Love is there every time we consciously think that we are over someone. It is there when we creep their Facebook and declare ourselves indifferent. It is there when we walk past their house because we’re ballsy and brave. It is there when we go on that date with that new person to prove to ourselves how over someone else we are. Love feeds off the defiance of it and it grows stronger with every attempt to prove it wrong.
The truth about love is that we cannot force it away – we can only crowd it out with bigger, stronger love. We can only fill up our lives, our hopes and our hearts with the new and let it fearlessly mingle with the old. Let the old pain ache and fester and fight for its place while the new takes over. We can’t force it to leave before it’s ready. We can only hope that someday, in the wake of bigger things, it realizes that it’s no longer needed. That it will pack up its bags up and slip out quietly in the night. That we won’t even realize it’s gone until the day we go deliberately searching for it.
Until one day when we run into our ex on the street and are genuinely surprised to see them – as though some part of our brain had ceased to remember that they existed in real time and space. Until a post pops up on social media indicating that they’ve found someone new and our heart doesn’t skip a thousand beats. Until we actively brace ourselves for all the pain of missing them, only to find that it never hits us. That instead of bombarding us with sadness, the part of our hearts that once housed them has strangely and unexpectedly vacated. That we feel peace where we used to feel panic. And that we cannot for the life of us pinpoint when or where that shift took place.

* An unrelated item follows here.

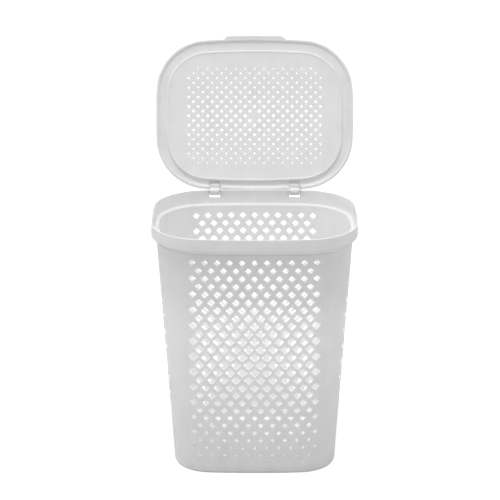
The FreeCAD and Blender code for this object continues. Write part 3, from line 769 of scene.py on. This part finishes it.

The truth about realizing you’re over someone is that it’ll happen when you need it to least. It will happen when you’re growing, when you’re changing, when you’re moving on with your life in a way that has nothing to do with the person you used to be in love with. The truth about how you’ll know you’re over someone is that you may never know it at all – because it happens when your brain altogether ceases to fixate on the relationship that you used to have. And it turns its attention to all that you have now, instead.